Cognitive Aspects of Resentment and Action vs. Inaction

The last conceptual point about resentment concerns frames of understanding and the possibilities of action. It is clear that emotion is often thought of as not being ‘cognitive’. We speak of blind rage or unthinking emotion. But at the point where a sociology of resentment extricates the sentiments from the individual level to the collective or ‘structural’ level, it seems likely that cognition and sentiment or emotion will be combined. Indeed people are resentful because of what they see as the ‘way of the world’ as it affects them and people like them, and such resentful sentiments have a collective presence. As Melzer and Musolf argue, ‘implicit in Scheler’s discussion is the role of cognitive elements. Neither structural nor situational features, per se—but agency, based on definitions of these features by actors—elicit the emotion’ (p. 246). Barbalet argued that ressentiment must include ‘personal insight in the disjunction between social rights and social outcomes’ (Barbalet 1998: 137; cited in Melzer and Musolf 2002: 246). Both Hoggett et al. (2013: 577) and Melzer and Musolf (2002: 244) discuss the way both Nietzsche and Scheler view ‘passivity’ as a component of ressentiment; Melzer and Musolf in particular see this as incompatible with a sociological analysis. They point out that Scheler contradicted himself in arguing about the French Revolution of 1789. In a footnote Scheler describes the French Revolution as the ‘greatest achievement of ressentiment in the modern era’ (Scheler 1994, 2007: 147 footnote 54).

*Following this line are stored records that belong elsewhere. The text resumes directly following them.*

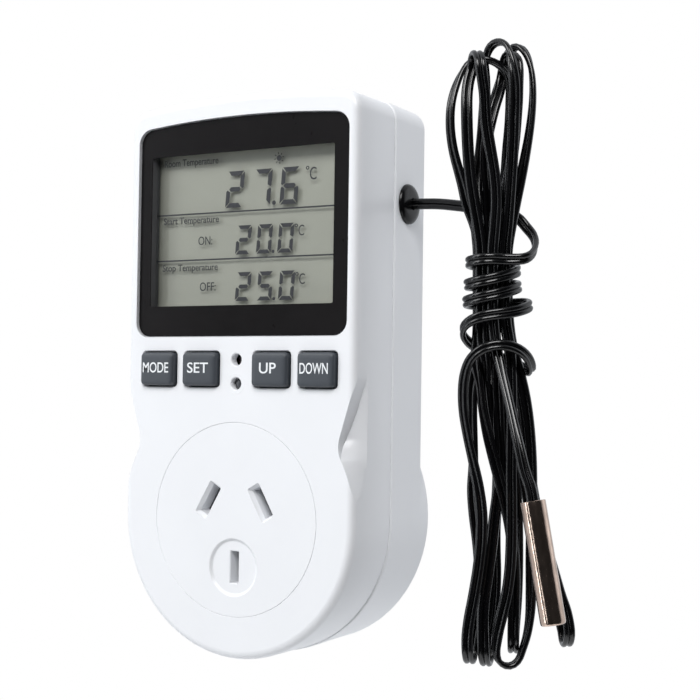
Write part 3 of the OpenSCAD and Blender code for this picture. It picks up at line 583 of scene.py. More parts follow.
def flat_slot(cx, cz, lean, w, h, y0, y1, flare=0.0, flare_d=0.0, front_y=None):
    """A slot cutter w by h leaning in the X-Z plane, with a funnel at its front where flare is given."""
    c, s = math.cos(math.radians(lean)), math.sin(math.radians(lean))

    def turn(pts):
        return [(cx + x * c + z * s, cz - x * s + z * c) for x, z in pts]
    if not flare:
        return loft("slot", [ring_y(turn(rounded(w, h, 0.12, n=2)), y) for y in (y0, y1)])
    big = rounded(w + 2 * flare, h + 2 * flare, 0.12 + flare * 0.5, n=2)
    return loft("slot", [ring_y(turn(big), y0), ring_y(turn(big), front_y),
                         ring_y(turn(rounded(w, h, 0.12, n=2)), front_y + flare_d),
                         ring_y(turn(rounded(w, h, 0.12, n=2)), y1)])


PINS = ((-6.84, 3.95, 30.0), (6.84, 3.95, -30.0), (0.0, -10.3, 0.0))
cut = [flat_slot(x, z, lean, 1.7, 6.45, -3, 1) for x, z, lean in PINS]
for s in (-1, 1):
    cut.append(loft("c", [ring_y(circle2(s * 24.5, 85.3, 3.0, 40), y) for y in (-7, -2)]))
    cut.append(loft("c", [ring_y(circle2(s * 21, -14, 3.0, 40), y) for y in (-4.1, 1)]))
cut.append(loft("g", [[(x, -12.7 + 3.3 * math.cos(a), 69.1 + 3.3 * math.sin(a)) for a in
                       np.linspace(0, 2 * math.pi, 40, endpoint=False)] for x in (27, 31)]))
boolean(rear, cut)
finish_solid(rear, "case_white")
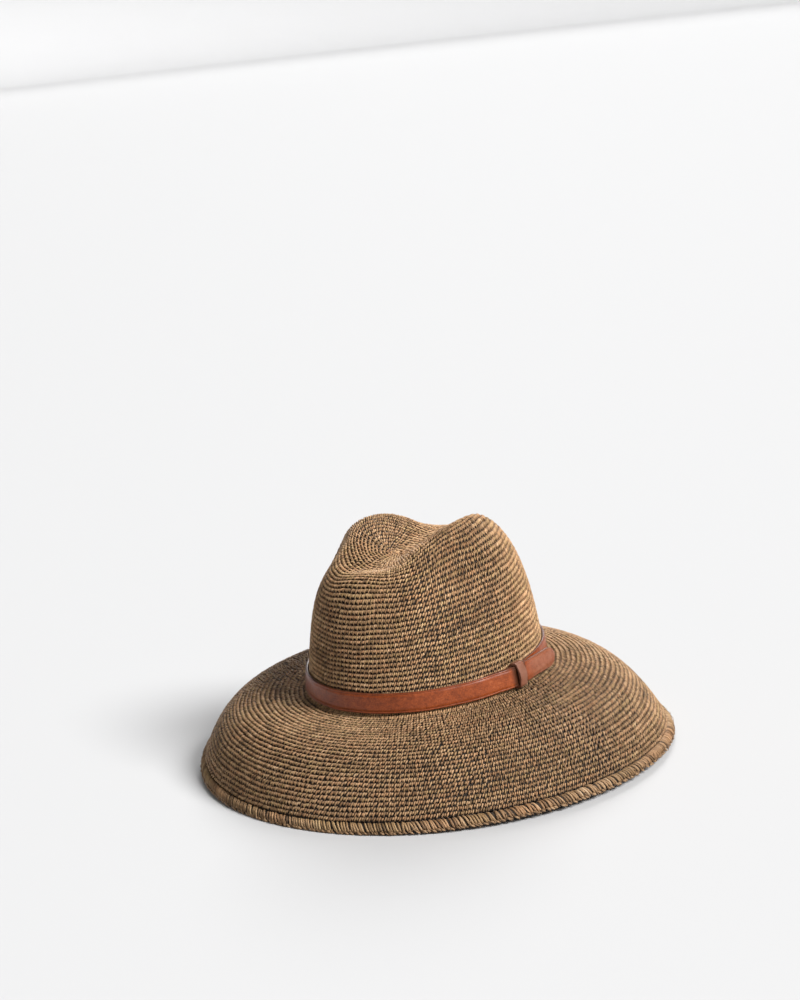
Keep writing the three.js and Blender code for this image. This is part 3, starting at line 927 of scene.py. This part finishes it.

To summarise, we shall see the sociology of resentment as gathering up components of the special term ressentiment, including especially the sense that resentment has a collective presence and force, that it is enduring and socially situated rather than a fleeting individual emotion, and that it is expressed within class contexts and power relations. Powerlessness has always been a key element of ressenti- ment because the envy, hurt, sense of loss and feelings of being slighted are combined with a collective sense of these ‘wrongs’ as originating in sources and forces which people cannot influence or effectively oppose. Hence the sense of resentment carries with it a feeling of ‘blocked emotion’ (cf. Hoggett et al. 2013).